# I Description of Adiabatic Expansion

1. Nov 10, 2018

### I_laff

I've seen the derivation for the adiabatic expansion of an ideal gas which gives the result $TV^{\gamma - 1} = constant$ which I understand. I have also seen the a similar result, $pV^{\gamma} = constant$. But I can't see how to get from the first expression to the second. Any ideas?

2. Nov 10, 2018

### hilbert2

If you put $\frac{PV}{nR}$ in place of $T$ in the first equation, doesn't it become the second one, assuming that the number of moles $n$ remains constant in the expansion?

3. Nov 10, 2018

### I_laff

From doing that you get $pV^{\gamma} = R(constant)$. So you just define a new constant on the RHS that contains $R$?

4. Nov 10, 2018

### sophiecentaur

Isn't this a straightforward bit of Text Book derivation?
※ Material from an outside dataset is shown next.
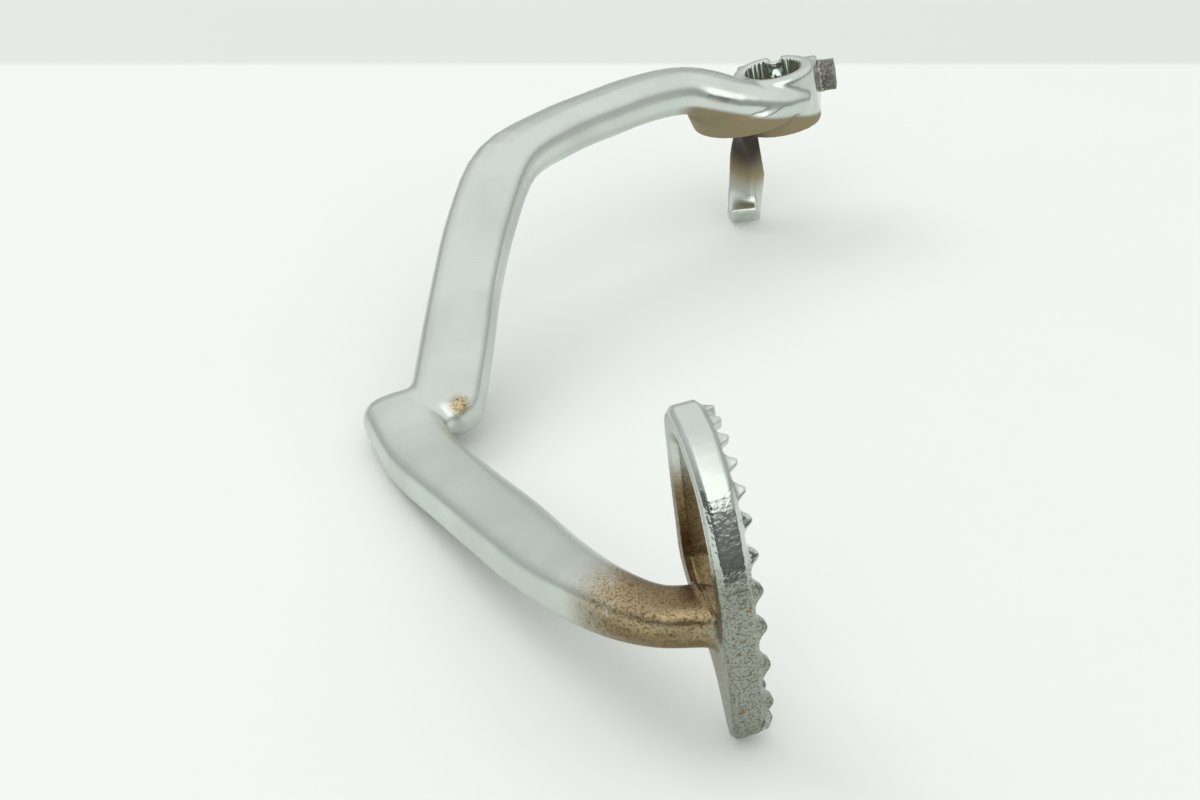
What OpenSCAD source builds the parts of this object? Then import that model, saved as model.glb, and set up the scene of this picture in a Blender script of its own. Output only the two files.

Do you not have access to one?

5. Nov 10, 2018

### hilbert2

Yes, it's a different constant then, the original one multiplied by $nR$.

6. Nov 10, 2018

### sophiecentaur

If you don't have a text book, try the Hyperphysics website. They have a fair amount of stuff on the gas laws.

7. Nov 10, 2018

### I_laff

You are probably right, however I don't have a textbook on thermodynamics. I thought of substituting $\frac{pV}{nR}$ but didn't see how to remove $nR$ from the final expression. Since they're constant, I guess it's obvious the new constant contains these terms.

8. Nov 10, 2018

### I_laff

Thanks, I'll check it out .

9. Nov 10, 2018

### sophiecentaur

There are other on-line sources which are an alternative to a text book but Hyperphysics is fairly user friendly.